Task objective: Produce an exact copy of the lines from the line that contains "Recreate this object" to the end of the listing below.

Exercise material:
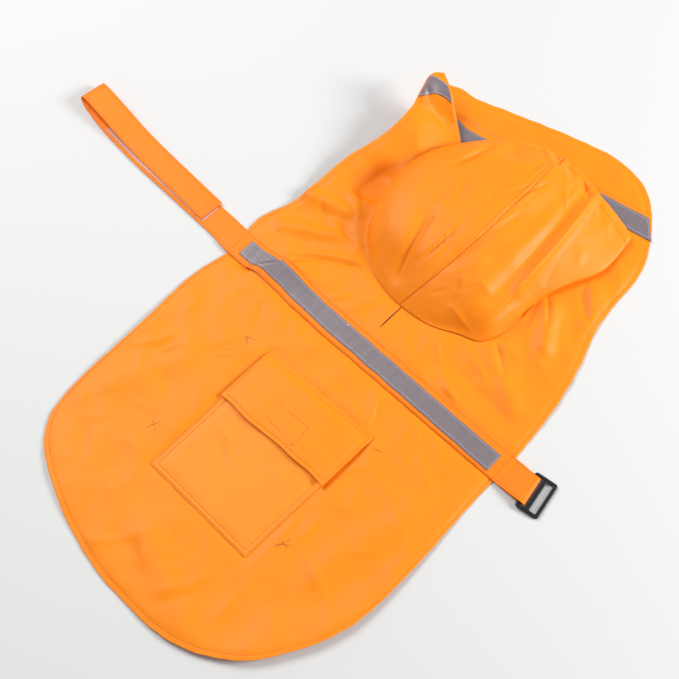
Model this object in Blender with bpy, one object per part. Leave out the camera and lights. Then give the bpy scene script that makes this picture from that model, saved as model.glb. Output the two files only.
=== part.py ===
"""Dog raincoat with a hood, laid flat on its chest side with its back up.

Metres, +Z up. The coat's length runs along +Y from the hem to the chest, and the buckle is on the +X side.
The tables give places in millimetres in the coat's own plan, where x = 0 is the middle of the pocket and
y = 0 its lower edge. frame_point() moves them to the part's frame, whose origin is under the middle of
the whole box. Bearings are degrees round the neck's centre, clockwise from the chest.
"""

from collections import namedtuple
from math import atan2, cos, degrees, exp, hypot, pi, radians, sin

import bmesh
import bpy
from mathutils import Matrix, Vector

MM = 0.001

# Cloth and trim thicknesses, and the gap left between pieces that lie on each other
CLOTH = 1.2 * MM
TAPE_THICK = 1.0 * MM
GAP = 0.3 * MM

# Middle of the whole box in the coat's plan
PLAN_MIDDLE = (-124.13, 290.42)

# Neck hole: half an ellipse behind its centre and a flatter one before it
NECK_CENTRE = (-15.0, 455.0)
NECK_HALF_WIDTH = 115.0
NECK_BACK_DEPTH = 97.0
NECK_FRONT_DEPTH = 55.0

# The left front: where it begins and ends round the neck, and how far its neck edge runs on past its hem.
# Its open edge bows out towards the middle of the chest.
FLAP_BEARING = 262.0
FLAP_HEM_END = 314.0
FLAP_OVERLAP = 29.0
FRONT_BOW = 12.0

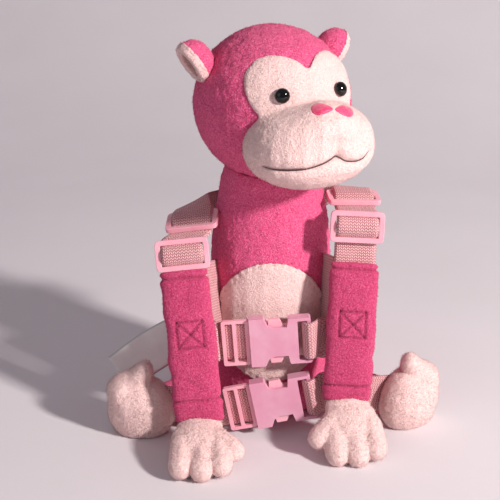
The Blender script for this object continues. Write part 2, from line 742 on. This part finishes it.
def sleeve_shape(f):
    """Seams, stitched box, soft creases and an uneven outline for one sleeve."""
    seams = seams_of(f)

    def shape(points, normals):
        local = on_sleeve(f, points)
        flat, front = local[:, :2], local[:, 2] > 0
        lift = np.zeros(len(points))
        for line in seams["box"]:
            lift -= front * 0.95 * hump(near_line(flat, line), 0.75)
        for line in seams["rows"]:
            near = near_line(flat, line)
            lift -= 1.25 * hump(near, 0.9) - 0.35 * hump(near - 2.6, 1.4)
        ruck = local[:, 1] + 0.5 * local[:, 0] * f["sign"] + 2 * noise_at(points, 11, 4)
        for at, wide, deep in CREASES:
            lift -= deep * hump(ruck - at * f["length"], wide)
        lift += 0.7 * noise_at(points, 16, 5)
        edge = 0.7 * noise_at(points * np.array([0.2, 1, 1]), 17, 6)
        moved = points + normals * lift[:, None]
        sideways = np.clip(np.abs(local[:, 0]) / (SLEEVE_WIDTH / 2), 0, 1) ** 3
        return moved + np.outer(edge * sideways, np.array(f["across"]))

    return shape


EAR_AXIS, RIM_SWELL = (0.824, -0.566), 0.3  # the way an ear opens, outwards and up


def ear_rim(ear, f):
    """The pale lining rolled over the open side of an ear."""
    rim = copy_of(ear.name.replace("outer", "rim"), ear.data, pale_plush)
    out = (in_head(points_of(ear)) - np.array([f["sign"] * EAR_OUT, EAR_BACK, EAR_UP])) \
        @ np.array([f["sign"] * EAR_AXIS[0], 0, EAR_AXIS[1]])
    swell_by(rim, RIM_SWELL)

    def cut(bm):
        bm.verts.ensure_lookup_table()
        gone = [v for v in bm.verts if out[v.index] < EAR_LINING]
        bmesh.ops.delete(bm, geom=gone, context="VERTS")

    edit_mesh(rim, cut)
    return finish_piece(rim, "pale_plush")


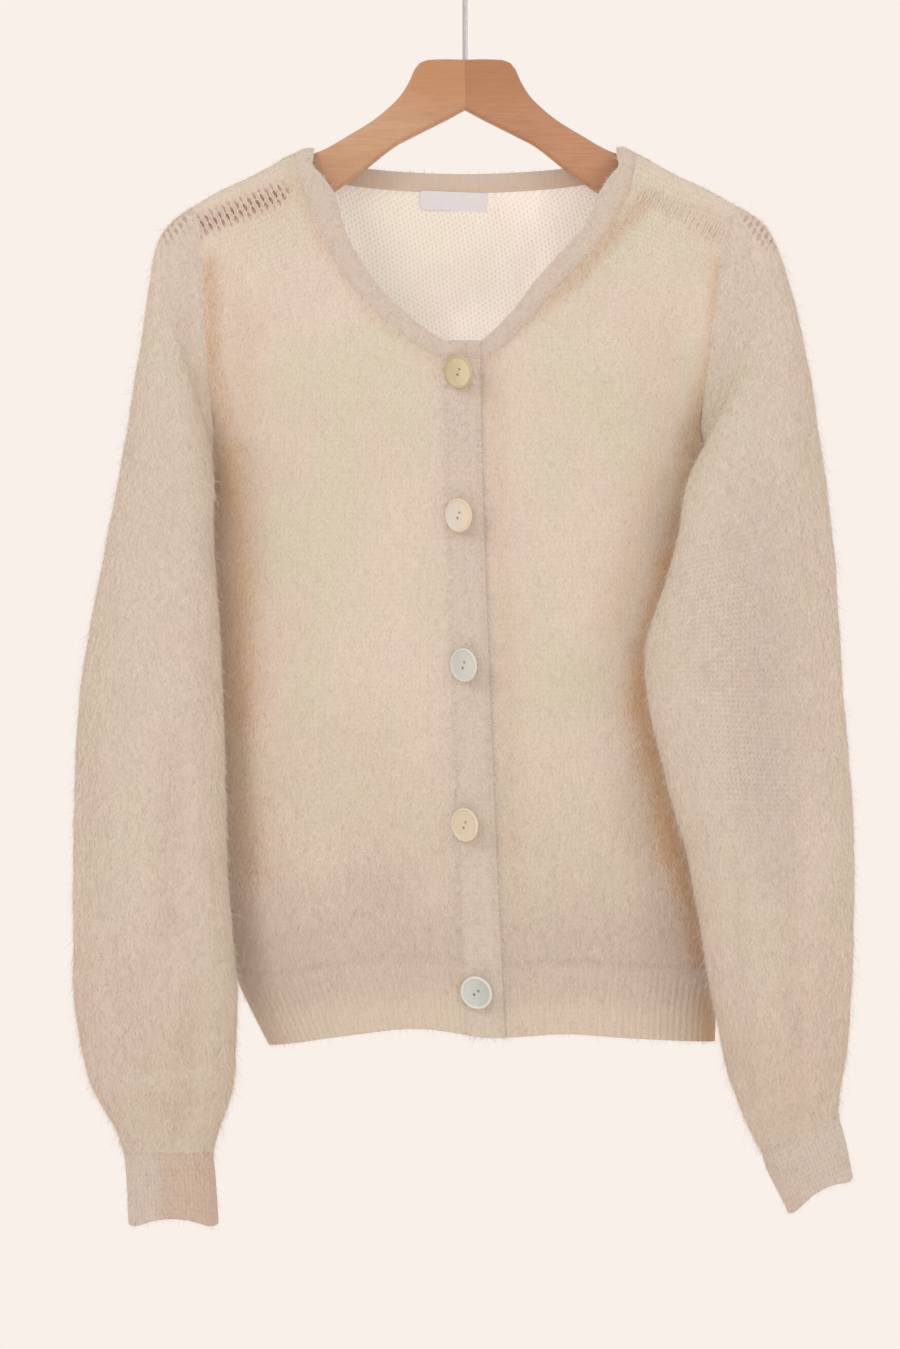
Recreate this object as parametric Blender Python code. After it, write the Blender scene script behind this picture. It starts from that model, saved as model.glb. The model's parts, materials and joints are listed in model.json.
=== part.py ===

Exercise result:
Recreate this object as parametric Blender Python code. After it, write the Blender scene script behind this picture. It starts from that model, saved as model.glb. The model's parts, materials and joints are listed in model.json.
=== part.py ===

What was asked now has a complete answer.